Inside the United States, the secret FISA warrants have undoubtedly produced masses of information about citizens and foreigners alike, but inspectors general of various agencies have found little indication that the data have been very useful in unraveling terrorist plots. Rather, would-be terrorists have been undone almost entirely by informants, sting operations or their own bungling. A car bomb fizzled in Times Square, an underwear bomb fizzled in a plane approaching Detroit. Meanwhile, the watchers watch, the collectors collect and the analysts struggle against the overwhelming din of excessive information, trying to pick out the melody from the noise.

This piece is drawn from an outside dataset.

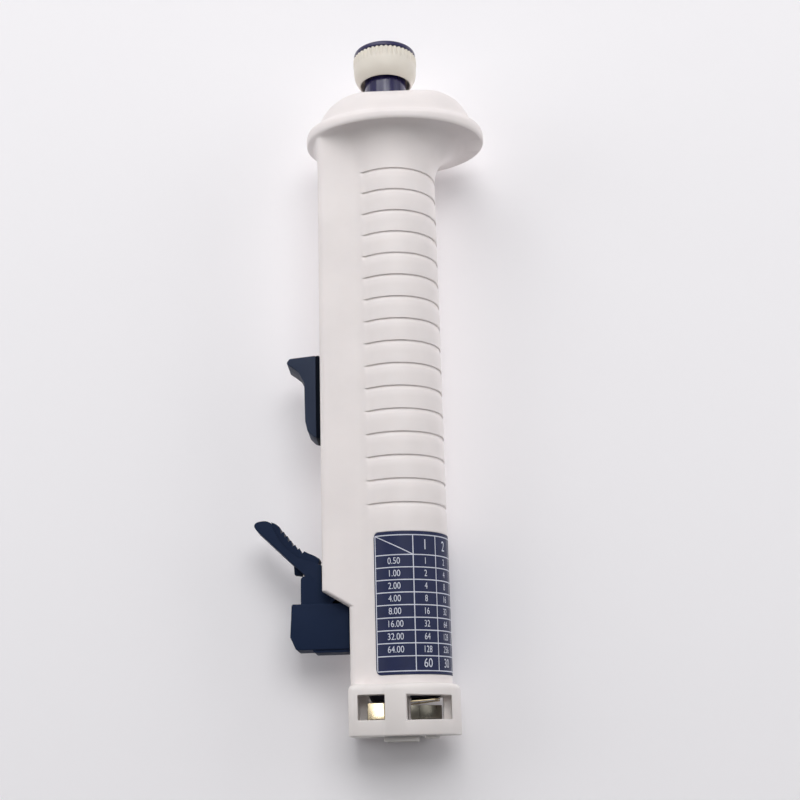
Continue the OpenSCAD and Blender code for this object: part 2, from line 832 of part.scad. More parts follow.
// Barrel that holds the plunger jaws, with ears that run on the guide rods.
module carriage() {
    color(black_pom)
    difference() {
        union() {
            translate([0, 0, carriage_z]) cylinder(r = barrel_r, h = carriage_top - carriage_z);
            intersection() {
                at_rods(rod_x, rod_y)
                    translate([0, 0, carriage_z + ear_rise]) cylinder(r = rod_r + ear_wall, h = ear_h);
                translate([0, 0, carriage_z]) cylinder(r = inner_r - clear, h = carriage_top);
            }
            translate([-block_back + 0.05, -block_half + 1, block_z])
                cube([block_back - 2, 2 * block_half - 2, block_h - 1]);
        }
        translate([0, 0, carriage_z - 1])
            at_rods(rod_x, rod_y) cylinder(r = rod_r + run, h = 40);
        translate([-jaw_flat - clear, -jaw_r - 0.9, carriage_z - 1])
            cube([2 * (jaw_flat + clear), 2 * (jaw_r + 0.9), jaw_top - carriage_z + 1.4]);
        for (side = [-1, 1])
            translate([-barrel_r - 2, side * jaw_pin_y, jaw_pin_z])
                rotate([0, 90, 0]) cylinder(r = jaw_pin_r, h = 2 * barrel_r + 4);
        translate([rack_x - rack_t, -rack_half, carriage_top - rack_toe])
            cube([rack_t, 2 * rack_half, rack_toe + 1]);
        for (z = [block_z + 4, block_z + 10])
            translate([-block_back - 1, 0, z]) rotate([0, 90, 0]) cylinder(r = screw_r, h = 5.2);
        rack_screw_place() cylinder(r = screw_r, h = 5.02);
    }
}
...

In August 2007, candidate Obama delivered a ringing denunciation of Bush’s policies. The speech makes good reading. “No more national security letters to spy on citizens who are not suspected of a crime,” he declared. “The separation of powers works. Our Constitution works…. This administration acts like violating civil liberties is the way to enhance our security. It is not. There are no shortcuts to protecting America.”